There is nothing more decadent in the world of Texas fruit than a juicy ripe Rio Star grapefruit in the month of January.  IMHO of course.  The smell, the taste, the richness of color...it has it all.  I know I'm prejudiced, being a native Texan, but it is truly a glorious fruit.  I learned to like grapefruit from the time I spent the night with a friend as a young girl.  Her mom was serving grapefruit halves for breakfast...and I, being as picky of an eater as my oh-so-picky teen, declined saying I didn't like them, they were too tart.  This coming from a girl who would cut a lemon in quarters and eat them for a snack.  My little friend's momma just smiled and spooned sugar all over the top and said "try this"...and it was the beginning of a long and wonderful love affair with the grapefruit...Ruby Reds, Rio Stars...the gloriously rich coral pigments of a beautiful ripe grapefruit.  Oh my, I could wax on and on about it. 

THEN, we came to Donna, Texas to visit my Grandmother for the first time in my young memory.  My Daddy sent us out to the grapefruit trees growing in the yard and said "go eat some grapefruit".  There were all of those delicious grapefruit hanging at eye level of a little girl...but how to peel them?  Where's the sugar?  Someone, I can't recall who but probably my Dad, ripped the skin right off them and handed each of us girls a grapefruit.  We separated the segments and went to town on those grapefruits...we were coated with sticky sweet tart juice and I ate so many I remember feeling queasy.  No need for sugar on those sweetly tart things!  Donna, Texas...in the Rio Grande Valley, just a hop, skip, and a jump from my current home...where I fell in LOVE with the jewel of the winter fruit season.

This morning I decided I would section a couple of the Rio Stars sitting in my fruit basket (I like them room temperature for the best flavor) and have them for dessert after my lunchtime sandwich.  I wasn't thinking about writing a blog until I started the process of sectioning them.  I only learned to do it a few years ago...and now I never peel a grapefruit. 

I used to try to cut the peel, I used a spoon to get under the peel, I cut a grapefruit in half and scooped out the flesh with a spoon, I dug under the peel with my fingernails and ate the segments like oranges...they were always a lot of work.  On top of all that work, there was usually pith still on the fruit...and it just doesn't taste good...it's bitter; until I learned to section them, that is.  Now, I get a glorious bowl of cleanly sectioned grapefruit with minimal fuss and muss.  When I'm finished, I pour the juice from the cutting board into the bowl and I have a bowl of fresh goodness, slurping the juice straight from the bowl when I'm finished...bad manners, but good stuff...so I do it, bad manners aside.  It makes me salivate just thinking about it...because of course, I sat down to type up this post before eating my bowl of grapefruit sections.  However, I know it is sitting there waiting for me whenever I'm finished.  It's like the carrot in front of the plow mule...hurry up and get finished and I'll get my reward.
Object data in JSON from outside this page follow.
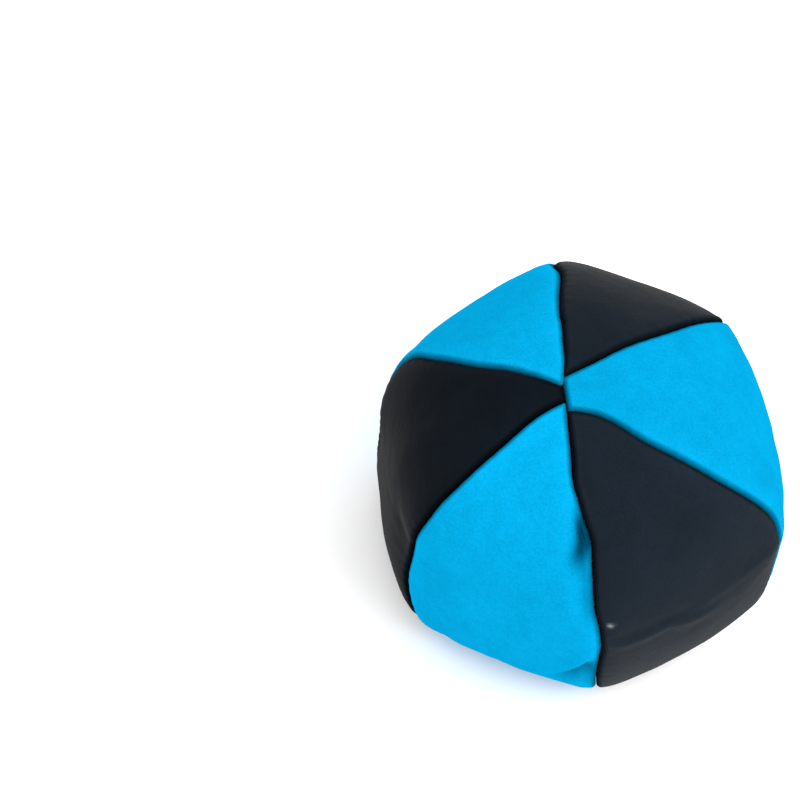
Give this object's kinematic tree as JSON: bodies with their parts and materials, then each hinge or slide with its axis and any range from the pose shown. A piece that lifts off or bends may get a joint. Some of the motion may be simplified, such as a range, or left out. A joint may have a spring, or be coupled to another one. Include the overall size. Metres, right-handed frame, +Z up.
{
  "type": "juggling ball",
  "caption": "Soft juggling ball sewn from cloth panels in two alternating colours and filled with loose granulate, resting slumped on a flattened base.",
  "frame": {"origin": "on the floor, under the middle of the ball's bounding box", "axes": "+Z up through the crown; the long seam that joins the two halves lies in the YZ plane, with its hand-closed stretch on the -Y side; +X towards the half whose middle panel is cyan"},
  "size_m": [0.0572, 0.062, 0.0484],
  "materials": {
    "cyan_cloth": "matte short-pile velour, bright cyan",
    "black_cloth": "matte short-pile velour, black with a cool cast",
    "seam_thread": "black polyester sewing thread",
    "granulate": "small off-white plastic pellets"
  },
  "bodies": {
    "root": {"panel_right_cyan": "cyan_cloth", "panel_back_right_black": "black_cloth", "panel_back_left_cyan": "cyan_cloth", "panel_left_black": "black_cloth", "panel_front_left_cyan": "cyan_cloth", "panel_front_right_black": "black_cloth", "needle_thread_front_right": "seam_thread", "bobbin_thread_front_right": "seam_thread", "needle_thread_back_right": "seam_thread", "bobbin_thread_back_right": "seam_thread", "needle_thread_back_left": "seam_thread", "bobbin_thread_back_left": "seam_thread", "needle_thread_front_left": "seam_thread", "bobbin_thread_front_left": "seam_thread", "needle_thread_long_seam": "seam_thread", "bobbin_thread_long_seam": "seam_thread", "closing_thread": "seam_thread", "closing_knot_upper": "seam_thread", "closing_knot_lower": "seam_thread", "granulate_filling": "granulate"}
  },
  "joints": []
}
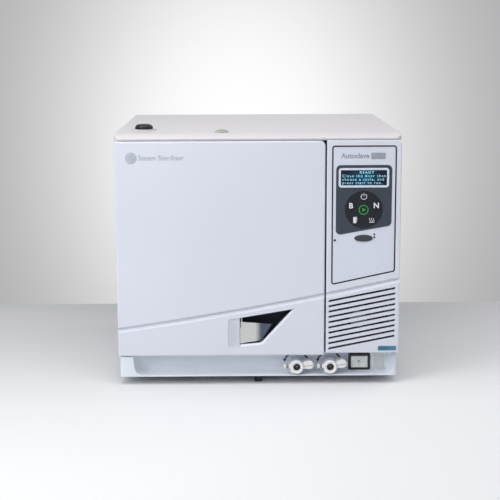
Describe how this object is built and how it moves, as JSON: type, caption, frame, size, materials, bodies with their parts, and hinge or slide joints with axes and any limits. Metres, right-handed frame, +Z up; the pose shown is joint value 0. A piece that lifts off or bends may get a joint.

I wondered if folks realized how easy it was to section a grapefruit...and if not, I figured I could take enough photos to demonstrate.  So, here goes...

Use a very sharp knife on a sturdy cutting board.  Cut off both ends of the grapefruit.

Set the grapefruit on one of the flat ends and slice around the curve of the fruit, removing the skin and the white pith.
Clean up any pithy spots you missed, turning it over to see both ends. 


Lay the grapefruit on its side to begin the sectioning process.
Insert your knife between the membrane and the pulp, as close as you can get and slice in until you feel the center of the fruit, remove your knife and place it on the other side of the section, slicing down again until you feel the center.  Remove the first segment.
Move to the inner edge of the next segment and, again, slice down to the center of the fruit...but this time, pivot your knife to the right, sliding it to underside of the far side of the segment...you can feel it.
And just repeat all the way around :-)  Here I am on the last segment of this grapefruit.
You end up with this....beautiful, juicy segments of Rio Star heaven!!!  Be careful - don't cut yourself.  Once you get the hang of it, you will never go back to eating these juicy citrus nuggets any other way!